In lieu of classic simplicity in both choreography and settings one gazed upon groupings as inane as those offered earlier this season by the Hollywood Ballet in its version of "Prometheus." Among the effects were rope ladders suspended in Hades, much in the manner employed by Mr. Balanchine in his creation, "Errante;" a masked chorus of Furies tamely cavorting in a manner that would not have frightened an infant in arms; white, leafless trees, their roots completely exposed, dangling in mid-air, supposedly part of the vegetation of the Elysian Fields which further boasted huge, frosted cones, presumably of sugar, perhaps intended as pabulum for the happy shades. The crowning banality was the concluding vision of the be-winged William Dollar, flying through space on visible wires, following the restoration to life of Eurydice, as in Victorian Christmas pantomimes.

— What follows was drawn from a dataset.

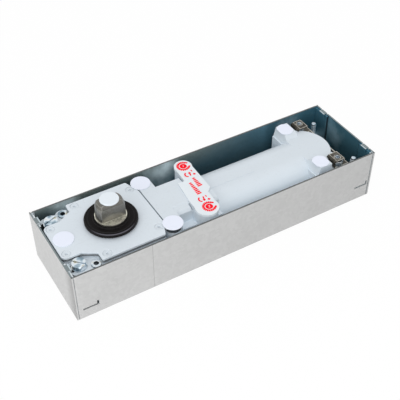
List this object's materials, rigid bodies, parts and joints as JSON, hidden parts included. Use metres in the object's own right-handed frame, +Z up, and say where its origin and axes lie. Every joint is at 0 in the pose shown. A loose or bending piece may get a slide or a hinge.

From the musical aspect, the performance was hardly more satisfactory, despite some good singing on the parts of Miss Kaskas and Miss Pengelly. It was hardly more conducive to reality to observe rôles of Orpheus and Amor enacted by slender youths and to hear their lines sung by women's voices than to have them given their usual forms, with women doing both the singing and the acting. For, while in the latter instance, one may be disturbed by the patent absurdity of the female figure clad in male vestments, it is still more ludicrous when the miming of the rôles is accomplished with unconvincing artificiality. Perhaps the apathetic mariner in which Mr. Hageman conducted may be attributed to his lack of sympathy with the theatrical approach to the legend and account for the fact that Gluck's serenely lovely score sounded like a hapless oratorio by a composer of mediocre talents. The large audience applauded in cordial fashion.

"Cavalleria Rusticana" Heard

"Cavalleria Rusticana," which completed the double bill, brought the first Metropolitan appearance of Rosa Tentoni, the young Minnesota soprano who was the soprano soloist with the Philharmonic-Symphony Orchestra under Mr. Toscanini's leadership in Beethoven's Ninth Symphony in the winters of 1934 and this year. As an opera singer, she had already been heard here at the Lewisohn Stadium on July 13, 1934, when she sang both Santuzza in "Cavalleria" and Nedda in "Pagliacci," substituting in the former role at short notice for Bruna Castagna.

There will be more opportunity to comment on Miss Tentoni's talents next week, but her Santuzza last night made a very promising initial impression. The voice proved to be of good volume, and, apart from certain passages suggesting an over-tense vocal production, of auspicious quality, especially in the remarkably strong and clear top notes which the young soprano projected without apparently pushing her tones beyond their legitimate limits. Meanwhile, her impersonation was usually convincing from a dramatic point of view.

Armand Tokatyan was in good form as Turiddu; Joseph Royer was a spirited Alfio, and the singing of Helen Oelheim as Lola and of Jarna Paull as Lucia deserved, in the main, very favorable mention. The orchestra and chorus did laudable work under Mr. Hagerman's leadership.